Suicida a 24 anni, ingannato da una relazione virtuale: il bisogno d’affetto rende ingenui
Una relazione virtuale fatta solo di messaggi scritti
Daniele si è suicidato un anno fa quando ha capito che la sua relazione virtuale con Irene era finita. Il 6 novembre è stato trovato morto anche l’uomo che si spacciava per lei. Che cosa spinge un ragazzo di 24 anni, di bell’aspetto, a cui sembra non mancare niente, a rimanere in una relazione virtuale per più di un anno e accettare di portare avanti il rapporto solo attraverso messaggi scritti? Che cosa porta un uomo di 64 anni a prendersi gioco di un ragazzo giovane fingendosi prima una ragazza, poi suo fratello, poi un’amica allo scopo di trattenerlo nella sua rete? Un bisogno affettivo.
Per Daniele forse il bisogno di sentirsi come gli altri, di innamorarsi e avere qualcuno per cui contare come anche il bisogno di conferme, di sentirsi adeguato, riconosciuto, amato. Per Roberto forse il bisogno di sentirsi importante, centrale, per qualcuno che lo adora ed è disposto a fare tanto per lui. Il bisogno di avere ilcontrollo che compensi una vita grigia in cui forse non ne ha per niente.
Ha ritardato e rimandato il suo esordio sentimentale a 22/23 anni. Non ha esperienza e si mette online, su social e applicazioni che aiutano le persone a incontrarsi. Una trappola mortale per Daniele. Sarà bastato poco a Irene per coinvolgere Daniele che probabilmente ha sperimentato online sentimenti che appartengono alle prime relazioni importanti: coinvolgimento totale, senso di conferma, di adeguatezza, di accettazione, di appartenenza. Deve aver fantasticato molto Daniele su Irene. Avrà immaginato scenari romantici da realizzare insieme. Deve essersi sentito in qualche modo “speciale”, ed è probabilmente questo che gli ha impedito di valutare più attentamente l’esperienza che stava vivendo.
Il bisogno affettivo misto all’inesperienza rende ingenui, incoscienti, forse superficiali. Le cose sono cambiate quando Daniele ha cominciato a sospettare che la Irene reale fosse ben diversa dalla Irene dei suoi sogni. Ha chiesto spiegazioni e messo l’altra alle strette e ha fatto precipitare le cose. A quel punto Irene/Roberto rischiava di perdere tutto e ha cominciato a difendersi attaccando Daniele distraendolo dai dubbi che gli erano sorti minacciandolo di allontanarsi, fino a realizzare la rottura.
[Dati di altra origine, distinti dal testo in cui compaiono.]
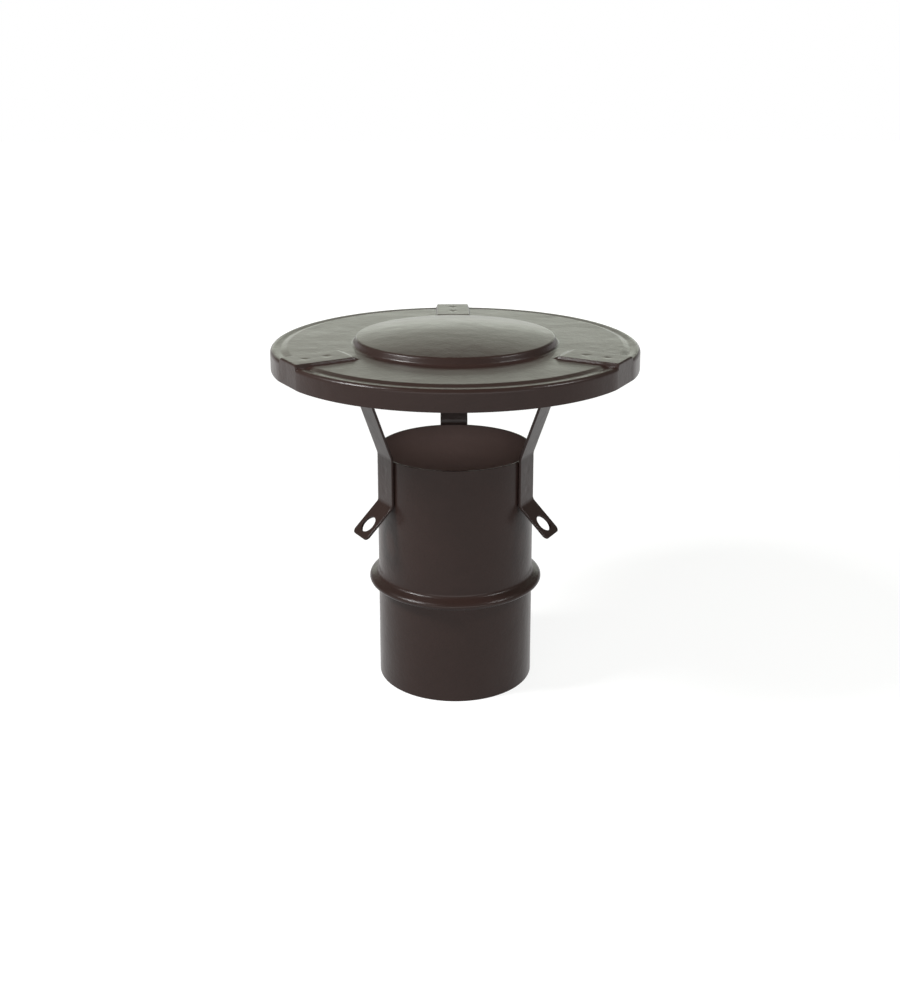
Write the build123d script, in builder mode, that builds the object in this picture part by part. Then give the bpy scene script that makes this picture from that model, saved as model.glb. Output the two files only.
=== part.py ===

Per Daniele deve essersi infranto tutto il sogno riportandolo a tutti i sentimenti di inadeguatezza e improponibilità che avevano consentito la relazione, con il senso a quel punto di esserne l’unico responsabile. Una delusione e un senso di fallimento troppo forti e assoluti per essere sopportati. Roberto è un uomo grande, che forse è riuscito poco nella vita, che vive in una piccola realtà dove le diversità non sono contemplate.
Se verrà confermata la causa della sua morte come suicidio sarà probabilmente stato motivato dal senso di essere stato scoperto, riconosciuto, dal pericolo di essere perseguitato, di dover mettere in piazza le sue perversioni, le debolezze che lo hanno portato a fingersi una ragazza per avere una relazione (seppur virtuale) con un bel ragazzo e per farsi mandare da lui foto intime. Un rapporto a cui non avrebbe mai potuto accedere nella vita reale e che ha dovuto rubare contando sull’ingenuità e l’inesperienza di Daniele.
Daniele è un bravo ragazzo. Ha completato i suoi studi e lavora già come geometra nella ditta di suo padre. Sembra realizzare un normale percorso di vita, ma non ha amici e non ha mai avuto una ragazza. È come se non si fosse ancora mai affacciato al mondo e alle relazioni sociali, che non si sia ancora messo in gioco. Perché? Dalle informazioni che circolano in televisione e online emerge il profilo di un ragazzo insicuro, che forse non ha un alto senso di proponibilità, che non ha costruito gli strumenti minimi per stare in mezzo ai coetanei e tanto meno per esporsi e proporsi all’altro sesso.